For the moment, there's no further info on whether the bi-directional communication modules will become mandatory in 2014, but it looks like Casey Stoner already tested one for Honda, as gp-inside reports.

The meanings of the various flags used in MotoGP are below, as described by the official online outlet of the series,

Black Flag

Disqualification. Displayed motionless at each flag marshal post together with the rider's number, the black flag means the rider must stop at the pits at the end of the current lap and cannot restart. This flag will be presented only after the rider's team has been notified.

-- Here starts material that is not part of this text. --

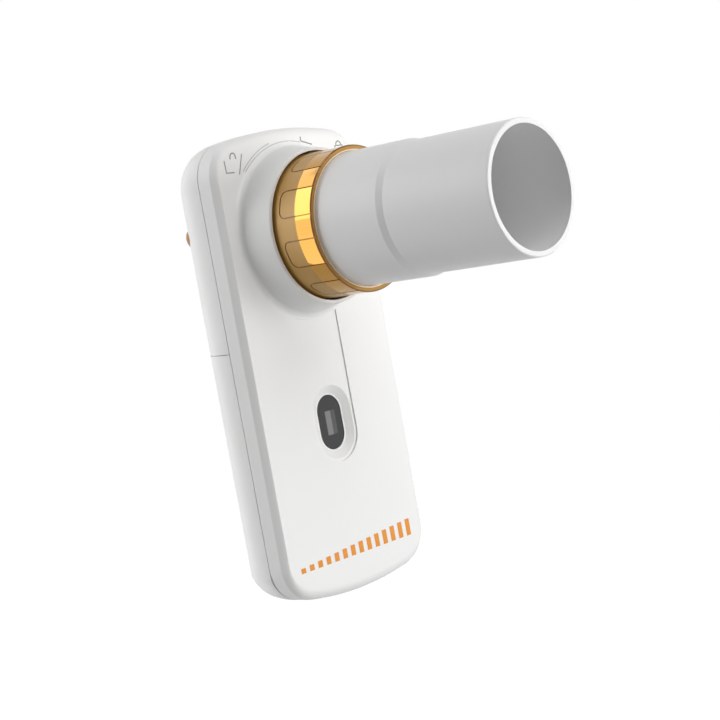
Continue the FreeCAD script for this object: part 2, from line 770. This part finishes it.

Black Flag with Orange Disc

This flag informs the rider that his motorcycle has mechanical problems, which are likely to endanger himself or others, and that he must immediately leave the track.

White Flag

Waved at the flag marshal post during the race, this flag indicates that the riders are allowed to change machine. The Race Direction indicates through the white flag that the track is wet enough to justify the change of bikes and the Grand Prix becomes a wet race, having originally been declared a ‘dry race’ at the start. See the Key Rules section for details of instances of the enforcing of this rule.

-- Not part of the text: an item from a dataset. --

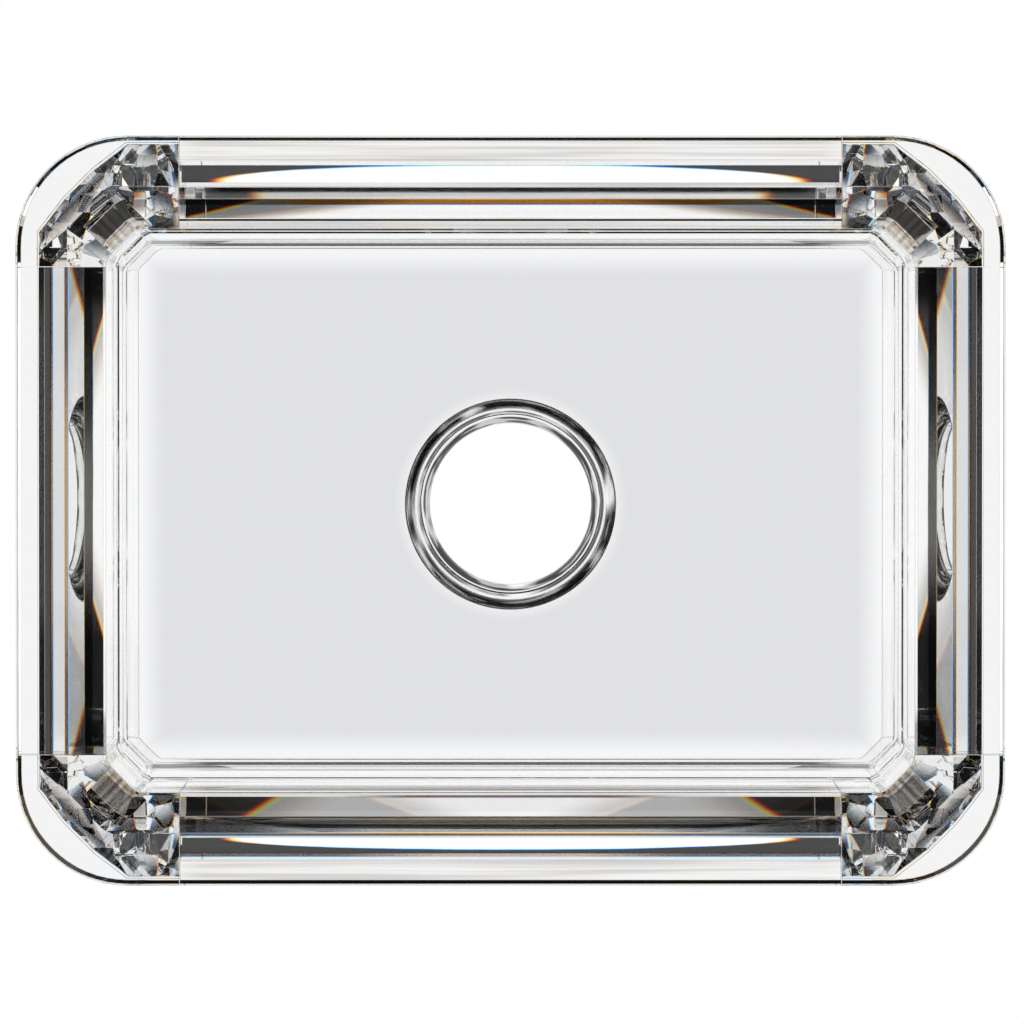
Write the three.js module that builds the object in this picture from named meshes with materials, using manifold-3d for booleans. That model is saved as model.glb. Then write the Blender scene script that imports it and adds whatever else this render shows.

White Flag with diagonal Red Cross and Yellow & Red Striped Flag

Rain on this section of the track (shown together, motionless at the flag marshal post) - this combination of flags simply advises the rider that the track is wet.

Blue Flag

Shown waved at the flag marshal post, this flag indicates to a rider that he is about to be overtaken and he must allow the rider(s) following him to pass him at the earliest opportunity. During the practice sessions, the rider concerned must keep his line and slow down gradually to allow the faster rider to pass him. During the race, the rider concerned is about to be lapped. Also, this flag is shown to a rider leaving the pit lane if traffic is approaching on the track.

Chequered Black & White Flag

This flag should be waved at the finish line on track level to indicate the finish of race or practice session. The race winner is the first rider to see this flag as he crosses the line.

Yellow Flag

Shown waved at each row of the starting grid, this flag indicates that the start of the race is delayed. Shown waved at the flag marshal post, this flag indicates that there is a danger ahead. The riders must slow down and be prepared to stop. Overtaking is forbidden up until the point where the green flag is shown.

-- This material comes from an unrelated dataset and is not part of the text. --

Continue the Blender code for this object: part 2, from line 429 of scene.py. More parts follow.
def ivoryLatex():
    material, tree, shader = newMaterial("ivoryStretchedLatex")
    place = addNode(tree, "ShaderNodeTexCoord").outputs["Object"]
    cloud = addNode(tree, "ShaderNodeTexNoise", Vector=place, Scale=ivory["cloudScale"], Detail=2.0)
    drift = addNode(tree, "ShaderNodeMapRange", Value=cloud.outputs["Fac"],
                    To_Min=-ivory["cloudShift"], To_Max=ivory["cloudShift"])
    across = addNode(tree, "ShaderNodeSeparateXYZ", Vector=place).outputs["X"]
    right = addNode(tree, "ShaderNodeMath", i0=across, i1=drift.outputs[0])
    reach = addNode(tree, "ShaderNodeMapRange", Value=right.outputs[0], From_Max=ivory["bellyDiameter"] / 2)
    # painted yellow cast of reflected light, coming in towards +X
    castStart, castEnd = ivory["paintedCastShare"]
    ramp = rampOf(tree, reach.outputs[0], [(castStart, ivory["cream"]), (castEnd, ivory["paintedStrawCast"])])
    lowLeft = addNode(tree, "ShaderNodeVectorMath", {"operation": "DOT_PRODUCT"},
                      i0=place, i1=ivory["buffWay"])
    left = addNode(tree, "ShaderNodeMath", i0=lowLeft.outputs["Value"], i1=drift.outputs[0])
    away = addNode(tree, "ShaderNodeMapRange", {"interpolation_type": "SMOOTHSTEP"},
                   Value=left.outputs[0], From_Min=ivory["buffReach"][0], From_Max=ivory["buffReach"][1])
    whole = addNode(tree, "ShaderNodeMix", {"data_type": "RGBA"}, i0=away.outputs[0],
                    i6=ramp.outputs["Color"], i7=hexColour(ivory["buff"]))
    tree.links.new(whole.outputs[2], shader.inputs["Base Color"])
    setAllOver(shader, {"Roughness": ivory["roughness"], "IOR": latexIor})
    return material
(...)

Any Infringement of this rule during a practice session will result in the cancellation of the time of the lap during which the infraction occurred. In case of infringement of this rule during the race, the rider must go back the number of positions decided by the Race Direction.

During the final inspection lap, this flag must be waved at the exact place where the flag marshal will be positioned during the practices, warm-ups and races.

Red Flag and Red Lights

When the race or practice is being interrupted, the red flag will be waved at each flag marshal post and the red lights around the track will be switched on. Riders must return slowly to the pits. When the pit-lane exit is closed, this flag will be shown motionless at the pit-lane exit and the light will be switched on. Riders are not allowed to exit the pit lane.

Red Lights

Race Start. The red lights will be switched on at the start line for between 2 and 5 seconds to start each race. ‘The lights go out’ is therefore a favourite phrase for commentators to indicate that a race has started.

At the end of each practice session and warm-up, a red light will be switched on at the finish line.

Green Light

This light must be switched on at the pit lane exit to signal the start of each practice session and of the warm-up, the start of the sighting laps and of the warm up lap.

Green Flag

The track is clear. This flag must be shown motionless at each flag marshal post for the first lap of each practice session and of the warm up, for the sighting lap(s) and for the warm up lap. This flag must be waved by the starter to signal the start of the warm up lap. When the pit-lane exit is open, this flag must be waved at the pit-lane exit.

This flag must also be shown motionless at the flag marshal post immediately after the incident that necessitated the use of one or more yellow flags.